While traditional ground-glass telescope mirrors offer very-high-quality imaging, they are very expensive and difficult to make. This invention promises to reduce the price of a one-meter primary mirror, currently costing on the order of $100,000, to under $1,000. It can also reduce or eliminate optical aberrations due to creep, flex, or thermal expansion and contraction.
U.S. Pat. No. 6,679,611, which issued on 20 Jan. 2004 to Robert J. Howard and is titled “Adaptive, Aluminized Mylar Mirror,” is incorporated herein by reference. Howard describes an infrared beam directed to the surface of a Mylar mirror, and the mirror reflects that beam. The reflected beam is detected, and data gleaned from the reflected beam is used to determine whether the optics of the mirror must be adjusted. The optics of the mirror are adjusted by varying voltage applied to electrostatic actuators on the frame of the mirror, or varying the pressure in chambers formed by the mirror frame and mirror surface.
U.S. Pat. No. 6,754,006 entitled “Hybrid metallic-dielectric grating” issued Jun. 22, 2004 to Barton et al. and is incorporated herein by reference. This patent describes a diffraction grating having a metallic base layer and layers of dielectric materials of varying refractive index, where a bottom interface of the layers is adherent to the metallic base layer. The dielectric layers are periodically spaced on top of the metallic base layer, leaving the metallic base layer exposed in regions. This grating allows for the polarization-insensitive reflective properties of the base metallic layer to operate in conjunction with the polarization sensitive diffraction properties of the multilayer grating structure to provide near 100% diffraction efficiency over a reasonable wavelength bandwidth, independent of the polarization of the incident beam.
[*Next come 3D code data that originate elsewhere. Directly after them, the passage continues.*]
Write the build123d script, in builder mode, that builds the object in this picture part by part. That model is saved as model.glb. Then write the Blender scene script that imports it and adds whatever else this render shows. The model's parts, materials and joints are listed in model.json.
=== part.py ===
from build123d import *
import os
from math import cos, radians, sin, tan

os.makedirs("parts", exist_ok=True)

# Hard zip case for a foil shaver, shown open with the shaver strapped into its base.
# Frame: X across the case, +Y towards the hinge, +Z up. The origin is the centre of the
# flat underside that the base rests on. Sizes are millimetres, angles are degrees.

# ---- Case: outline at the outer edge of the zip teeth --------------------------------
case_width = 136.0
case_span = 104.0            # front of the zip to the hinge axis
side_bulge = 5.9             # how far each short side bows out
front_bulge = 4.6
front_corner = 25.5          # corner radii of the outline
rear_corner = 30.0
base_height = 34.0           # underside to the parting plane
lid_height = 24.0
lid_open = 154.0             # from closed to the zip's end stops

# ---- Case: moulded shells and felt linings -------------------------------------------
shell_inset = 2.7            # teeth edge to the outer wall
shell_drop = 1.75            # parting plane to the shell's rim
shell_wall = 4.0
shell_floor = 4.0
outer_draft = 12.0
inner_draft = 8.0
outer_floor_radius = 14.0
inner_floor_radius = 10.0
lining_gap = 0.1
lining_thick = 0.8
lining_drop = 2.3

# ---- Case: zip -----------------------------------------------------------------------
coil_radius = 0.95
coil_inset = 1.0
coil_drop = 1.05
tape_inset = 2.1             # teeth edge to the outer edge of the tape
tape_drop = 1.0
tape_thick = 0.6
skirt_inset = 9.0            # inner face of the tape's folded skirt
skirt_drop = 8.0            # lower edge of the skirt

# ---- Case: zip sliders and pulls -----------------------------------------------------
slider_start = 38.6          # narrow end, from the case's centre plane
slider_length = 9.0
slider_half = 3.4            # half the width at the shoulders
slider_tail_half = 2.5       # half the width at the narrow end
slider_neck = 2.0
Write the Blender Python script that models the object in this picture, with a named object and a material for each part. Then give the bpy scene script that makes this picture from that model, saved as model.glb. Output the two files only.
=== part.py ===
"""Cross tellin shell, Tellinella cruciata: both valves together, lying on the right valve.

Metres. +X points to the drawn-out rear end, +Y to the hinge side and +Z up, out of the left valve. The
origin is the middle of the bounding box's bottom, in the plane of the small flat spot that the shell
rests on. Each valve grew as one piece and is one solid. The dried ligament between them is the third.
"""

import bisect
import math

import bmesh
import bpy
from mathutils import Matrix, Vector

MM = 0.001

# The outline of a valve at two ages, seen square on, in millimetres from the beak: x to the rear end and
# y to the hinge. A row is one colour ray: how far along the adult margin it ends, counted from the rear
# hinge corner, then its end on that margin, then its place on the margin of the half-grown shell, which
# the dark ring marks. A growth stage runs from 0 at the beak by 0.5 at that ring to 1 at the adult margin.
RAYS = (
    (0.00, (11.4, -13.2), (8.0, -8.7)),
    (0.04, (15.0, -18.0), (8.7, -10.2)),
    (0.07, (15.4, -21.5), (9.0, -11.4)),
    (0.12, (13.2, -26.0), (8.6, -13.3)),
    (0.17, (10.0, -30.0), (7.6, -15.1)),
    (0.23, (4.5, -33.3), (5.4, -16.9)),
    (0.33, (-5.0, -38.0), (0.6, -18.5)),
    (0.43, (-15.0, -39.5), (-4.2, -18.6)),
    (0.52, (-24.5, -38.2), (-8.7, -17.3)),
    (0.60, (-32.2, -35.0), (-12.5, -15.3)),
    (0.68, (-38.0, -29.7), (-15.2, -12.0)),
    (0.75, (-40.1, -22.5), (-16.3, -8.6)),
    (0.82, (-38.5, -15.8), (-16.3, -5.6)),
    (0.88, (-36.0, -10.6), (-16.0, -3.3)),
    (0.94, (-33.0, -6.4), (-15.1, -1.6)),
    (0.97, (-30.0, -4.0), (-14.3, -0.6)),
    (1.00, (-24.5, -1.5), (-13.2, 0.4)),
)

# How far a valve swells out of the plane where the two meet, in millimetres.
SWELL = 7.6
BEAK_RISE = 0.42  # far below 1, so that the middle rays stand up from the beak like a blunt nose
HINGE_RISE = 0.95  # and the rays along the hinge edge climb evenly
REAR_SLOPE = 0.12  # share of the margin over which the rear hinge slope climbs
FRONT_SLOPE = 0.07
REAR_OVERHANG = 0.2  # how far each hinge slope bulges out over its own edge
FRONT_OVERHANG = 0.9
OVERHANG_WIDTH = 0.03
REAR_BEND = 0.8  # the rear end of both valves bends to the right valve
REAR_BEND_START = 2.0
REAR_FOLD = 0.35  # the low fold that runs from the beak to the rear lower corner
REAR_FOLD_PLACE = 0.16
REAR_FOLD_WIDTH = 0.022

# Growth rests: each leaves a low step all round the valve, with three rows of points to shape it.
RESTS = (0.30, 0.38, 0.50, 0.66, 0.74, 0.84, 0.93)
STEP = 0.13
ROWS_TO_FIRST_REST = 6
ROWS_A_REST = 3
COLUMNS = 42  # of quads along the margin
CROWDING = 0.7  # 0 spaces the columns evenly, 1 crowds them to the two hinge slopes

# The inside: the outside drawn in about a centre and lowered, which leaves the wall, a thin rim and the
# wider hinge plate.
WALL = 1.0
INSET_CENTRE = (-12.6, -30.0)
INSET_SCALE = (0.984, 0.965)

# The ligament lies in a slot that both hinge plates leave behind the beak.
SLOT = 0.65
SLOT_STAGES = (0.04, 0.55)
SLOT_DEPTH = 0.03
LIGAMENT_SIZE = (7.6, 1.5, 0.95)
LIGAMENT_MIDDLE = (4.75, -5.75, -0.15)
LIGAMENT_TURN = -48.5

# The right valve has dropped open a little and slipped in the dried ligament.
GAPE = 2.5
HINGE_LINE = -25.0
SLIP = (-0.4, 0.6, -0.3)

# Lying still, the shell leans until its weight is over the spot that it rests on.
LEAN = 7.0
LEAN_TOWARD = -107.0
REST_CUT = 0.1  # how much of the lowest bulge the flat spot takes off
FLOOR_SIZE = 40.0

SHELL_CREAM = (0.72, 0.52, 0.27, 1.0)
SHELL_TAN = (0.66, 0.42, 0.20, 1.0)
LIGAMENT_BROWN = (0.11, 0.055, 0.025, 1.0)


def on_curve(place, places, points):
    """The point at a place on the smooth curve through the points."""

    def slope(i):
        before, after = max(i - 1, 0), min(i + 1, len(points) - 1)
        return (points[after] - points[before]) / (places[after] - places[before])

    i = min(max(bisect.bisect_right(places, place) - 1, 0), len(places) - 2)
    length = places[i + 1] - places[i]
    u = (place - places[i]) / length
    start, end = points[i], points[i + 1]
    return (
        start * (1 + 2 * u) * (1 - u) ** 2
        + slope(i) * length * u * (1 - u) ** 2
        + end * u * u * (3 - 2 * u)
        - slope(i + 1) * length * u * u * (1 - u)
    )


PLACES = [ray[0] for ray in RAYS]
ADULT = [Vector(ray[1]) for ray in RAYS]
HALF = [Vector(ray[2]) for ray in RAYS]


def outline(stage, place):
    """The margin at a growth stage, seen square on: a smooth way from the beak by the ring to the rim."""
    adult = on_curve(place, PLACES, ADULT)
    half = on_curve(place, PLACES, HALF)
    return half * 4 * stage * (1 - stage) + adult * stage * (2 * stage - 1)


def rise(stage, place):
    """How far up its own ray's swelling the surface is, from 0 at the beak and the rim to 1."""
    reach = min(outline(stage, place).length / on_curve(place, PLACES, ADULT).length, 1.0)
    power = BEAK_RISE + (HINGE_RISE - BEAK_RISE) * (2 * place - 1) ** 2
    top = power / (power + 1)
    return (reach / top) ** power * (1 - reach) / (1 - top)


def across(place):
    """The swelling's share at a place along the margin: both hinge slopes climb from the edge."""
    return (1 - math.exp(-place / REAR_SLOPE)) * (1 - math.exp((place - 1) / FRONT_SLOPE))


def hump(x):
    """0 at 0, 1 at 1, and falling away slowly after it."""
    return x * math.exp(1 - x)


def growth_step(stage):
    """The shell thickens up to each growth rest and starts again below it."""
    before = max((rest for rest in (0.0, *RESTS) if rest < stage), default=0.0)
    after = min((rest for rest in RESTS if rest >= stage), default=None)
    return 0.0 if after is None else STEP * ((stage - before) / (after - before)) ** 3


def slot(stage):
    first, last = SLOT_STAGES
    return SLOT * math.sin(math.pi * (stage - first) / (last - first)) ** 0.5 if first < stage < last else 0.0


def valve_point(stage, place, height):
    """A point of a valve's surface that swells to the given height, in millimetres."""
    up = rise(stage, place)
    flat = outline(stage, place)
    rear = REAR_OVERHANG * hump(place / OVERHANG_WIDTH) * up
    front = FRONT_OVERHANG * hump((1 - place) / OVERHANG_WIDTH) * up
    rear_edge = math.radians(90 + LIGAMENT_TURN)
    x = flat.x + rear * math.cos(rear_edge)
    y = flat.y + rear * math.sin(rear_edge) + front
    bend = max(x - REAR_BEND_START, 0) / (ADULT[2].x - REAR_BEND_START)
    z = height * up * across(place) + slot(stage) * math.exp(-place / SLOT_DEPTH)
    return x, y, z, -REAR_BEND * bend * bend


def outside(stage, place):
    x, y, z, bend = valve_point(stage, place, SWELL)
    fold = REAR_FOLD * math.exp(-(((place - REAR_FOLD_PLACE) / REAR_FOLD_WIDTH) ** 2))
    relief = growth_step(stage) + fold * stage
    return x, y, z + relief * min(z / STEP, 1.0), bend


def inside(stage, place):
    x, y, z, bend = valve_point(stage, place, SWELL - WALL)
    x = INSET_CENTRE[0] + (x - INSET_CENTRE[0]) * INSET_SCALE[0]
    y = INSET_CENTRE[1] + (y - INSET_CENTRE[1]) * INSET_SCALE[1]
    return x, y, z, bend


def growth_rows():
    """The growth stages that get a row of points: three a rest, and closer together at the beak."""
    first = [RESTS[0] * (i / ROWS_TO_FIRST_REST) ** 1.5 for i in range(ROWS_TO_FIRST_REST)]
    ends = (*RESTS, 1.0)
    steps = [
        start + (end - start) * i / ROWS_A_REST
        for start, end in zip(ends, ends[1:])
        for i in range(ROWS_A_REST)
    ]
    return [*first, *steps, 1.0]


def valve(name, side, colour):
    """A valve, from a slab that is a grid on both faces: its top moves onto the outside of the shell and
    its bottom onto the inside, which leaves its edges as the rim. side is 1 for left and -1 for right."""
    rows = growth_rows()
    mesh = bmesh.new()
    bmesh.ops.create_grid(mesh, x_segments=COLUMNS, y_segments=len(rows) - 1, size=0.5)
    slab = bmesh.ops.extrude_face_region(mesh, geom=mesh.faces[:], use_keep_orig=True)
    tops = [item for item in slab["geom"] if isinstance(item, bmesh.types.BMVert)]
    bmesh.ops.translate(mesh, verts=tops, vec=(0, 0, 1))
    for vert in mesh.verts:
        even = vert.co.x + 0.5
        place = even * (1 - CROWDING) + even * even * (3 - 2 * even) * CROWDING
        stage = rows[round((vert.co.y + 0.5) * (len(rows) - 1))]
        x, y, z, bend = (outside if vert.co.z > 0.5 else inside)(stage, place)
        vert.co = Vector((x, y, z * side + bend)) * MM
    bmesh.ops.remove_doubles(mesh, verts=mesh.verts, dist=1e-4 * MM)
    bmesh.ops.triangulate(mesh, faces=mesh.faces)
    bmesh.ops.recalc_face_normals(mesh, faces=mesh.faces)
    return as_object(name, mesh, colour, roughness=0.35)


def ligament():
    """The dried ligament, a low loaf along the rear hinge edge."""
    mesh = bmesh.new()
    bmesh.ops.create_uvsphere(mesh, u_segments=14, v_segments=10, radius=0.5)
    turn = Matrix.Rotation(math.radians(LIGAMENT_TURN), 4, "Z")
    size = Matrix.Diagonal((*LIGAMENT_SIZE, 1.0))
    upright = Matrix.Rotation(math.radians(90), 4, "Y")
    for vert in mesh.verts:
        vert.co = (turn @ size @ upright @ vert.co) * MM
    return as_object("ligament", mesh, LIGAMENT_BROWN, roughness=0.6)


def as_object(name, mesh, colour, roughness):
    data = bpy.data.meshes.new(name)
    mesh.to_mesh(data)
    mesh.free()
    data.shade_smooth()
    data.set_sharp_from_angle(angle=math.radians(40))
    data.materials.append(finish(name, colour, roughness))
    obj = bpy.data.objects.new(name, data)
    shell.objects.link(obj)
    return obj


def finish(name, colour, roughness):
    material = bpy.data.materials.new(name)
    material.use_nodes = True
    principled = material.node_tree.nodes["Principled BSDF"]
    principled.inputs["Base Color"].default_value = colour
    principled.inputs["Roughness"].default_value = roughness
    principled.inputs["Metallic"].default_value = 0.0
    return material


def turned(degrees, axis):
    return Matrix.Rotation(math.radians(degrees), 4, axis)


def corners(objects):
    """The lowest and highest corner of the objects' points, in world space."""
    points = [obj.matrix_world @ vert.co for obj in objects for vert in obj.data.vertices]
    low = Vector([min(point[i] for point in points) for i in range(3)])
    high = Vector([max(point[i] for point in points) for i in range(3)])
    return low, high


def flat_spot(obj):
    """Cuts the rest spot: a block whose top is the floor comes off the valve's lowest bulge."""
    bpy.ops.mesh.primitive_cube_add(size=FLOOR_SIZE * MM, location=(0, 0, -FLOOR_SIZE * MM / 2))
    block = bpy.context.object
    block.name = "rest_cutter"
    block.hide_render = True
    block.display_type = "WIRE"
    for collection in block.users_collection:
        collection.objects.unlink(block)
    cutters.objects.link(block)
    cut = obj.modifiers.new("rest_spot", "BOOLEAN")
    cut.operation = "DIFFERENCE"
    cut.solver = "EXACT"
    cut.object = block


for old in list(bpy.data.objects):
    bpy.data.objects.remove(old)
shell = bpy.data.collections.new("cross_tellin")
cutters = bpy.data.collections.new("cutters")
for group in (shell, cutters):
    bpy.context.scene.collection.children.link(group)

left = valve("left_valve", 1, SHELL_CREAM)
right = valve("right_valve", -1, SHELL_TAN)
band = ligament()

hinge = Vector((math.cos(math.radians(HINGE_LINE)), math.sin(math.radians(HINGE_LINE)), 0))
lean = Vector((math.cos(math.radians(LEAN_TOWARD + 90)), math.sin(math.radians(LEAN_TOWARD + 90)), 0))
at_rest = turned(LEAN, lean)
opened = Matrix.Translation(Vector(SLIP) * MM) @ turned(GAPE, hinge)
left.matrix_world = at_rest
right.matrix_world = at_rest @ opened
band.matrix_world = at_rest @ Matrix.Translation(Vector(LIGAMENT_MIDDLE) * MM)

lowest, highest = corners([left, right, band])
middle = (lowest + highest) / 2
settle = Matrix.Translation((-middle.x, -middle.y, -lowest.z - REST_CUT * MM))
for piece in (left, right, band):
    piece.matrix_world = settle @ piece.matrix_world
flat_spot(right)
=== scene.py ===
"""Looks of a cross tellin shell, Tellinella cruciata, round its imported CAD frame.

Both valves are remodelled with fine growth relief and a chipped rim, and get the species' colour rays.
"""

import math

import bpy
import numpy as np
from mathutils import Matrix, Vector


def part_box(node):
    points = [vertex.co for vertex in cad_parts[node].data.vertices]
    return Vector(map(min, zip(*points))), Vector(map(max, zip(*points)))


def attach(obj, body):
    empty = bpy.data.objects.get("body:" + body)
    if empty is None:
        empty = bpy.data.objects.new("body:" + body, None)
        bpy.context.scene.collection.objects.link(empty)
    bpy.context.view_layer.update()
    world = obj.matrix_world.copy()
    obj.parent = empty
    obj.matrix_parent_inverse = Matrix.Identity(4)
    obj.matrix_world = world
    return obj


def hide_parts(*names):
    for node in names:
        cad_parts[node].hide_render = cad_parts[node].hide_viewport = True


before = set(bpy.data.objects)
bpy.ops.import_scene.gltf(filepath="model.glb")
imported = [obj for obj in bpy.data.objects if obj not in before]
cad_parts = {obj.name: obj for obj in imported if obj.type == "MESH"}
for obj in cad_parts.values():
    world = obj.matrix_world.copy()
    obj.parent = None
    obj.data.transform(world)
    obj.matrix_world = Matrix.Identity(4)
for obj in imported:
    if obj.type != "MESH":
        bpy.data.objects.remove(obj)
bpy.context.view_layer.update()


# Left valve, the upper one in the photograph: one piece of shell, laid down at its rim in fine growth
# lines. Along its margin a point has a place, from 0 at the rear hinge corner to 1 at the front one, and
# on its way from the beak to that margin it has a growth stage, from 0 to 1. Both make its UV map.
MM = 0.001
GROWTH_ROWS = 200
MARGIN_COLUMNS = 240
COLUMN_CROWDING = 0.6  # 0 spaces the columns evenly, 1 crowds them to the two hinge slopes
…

U.S. Pat. No. 5,907,436 entitled “Multilayer dielectric diffraction gratings” issued May 25, 1999 to Perry et al., and is incorporated herein by reference. This patent describes the design and fabrication of dielectric grating structures with high diffraction efficiency. The gratings have a multilayer structure of alternating index dielectric materials, with a grating structure on top of the multilayer, and obtain a diffraction grating of adjustable efficiency, and variable optical bandwidth.
Other background to the present invention is described in a book chapter titled “Experiments with Pneumatically-Formed Metalized Polyester Mirrors,” by Bruce D. Holenstein, Richard J. Mitchell, Dylan R. Holenstein, Kevin A. Iott and Robert H. Koch, that appears in Genet, Johnson, & Wallen, Eds. (2010), “The Alt-Az Initiative: Telescope, Mirror, & Instrument Developments.”
The concept of a flexible mirror is not new. A 1988 technical-report publication by Waddell, titled “Development of a stretchable concave imaging membrane mirror of variable focus,” describes a membrane mirror which is shaped by differences in air pressure. European Patent Application Publication EP 0252034 A2 of Ugo, published 7 Jan. 1988 and titled “Electronic corrector of curvature defects on image, for telescopes provided with large diameter light weight catoptric parts, to be used in orbit as well,” is incorporated by reference. Ugo describes projecting a laser onto a telescope-mirror surface to obtain actual curvature characteristics of a telescope mirror, comparing the actual telescope-mirror surface characteristics against an ideal model, and calculating discrepancies between the two, and subsequently using the data for correcting telescope images.
What is needed, and what the present invention provides, is a refined control system for a flexible mirror to achieve greater optical acuity.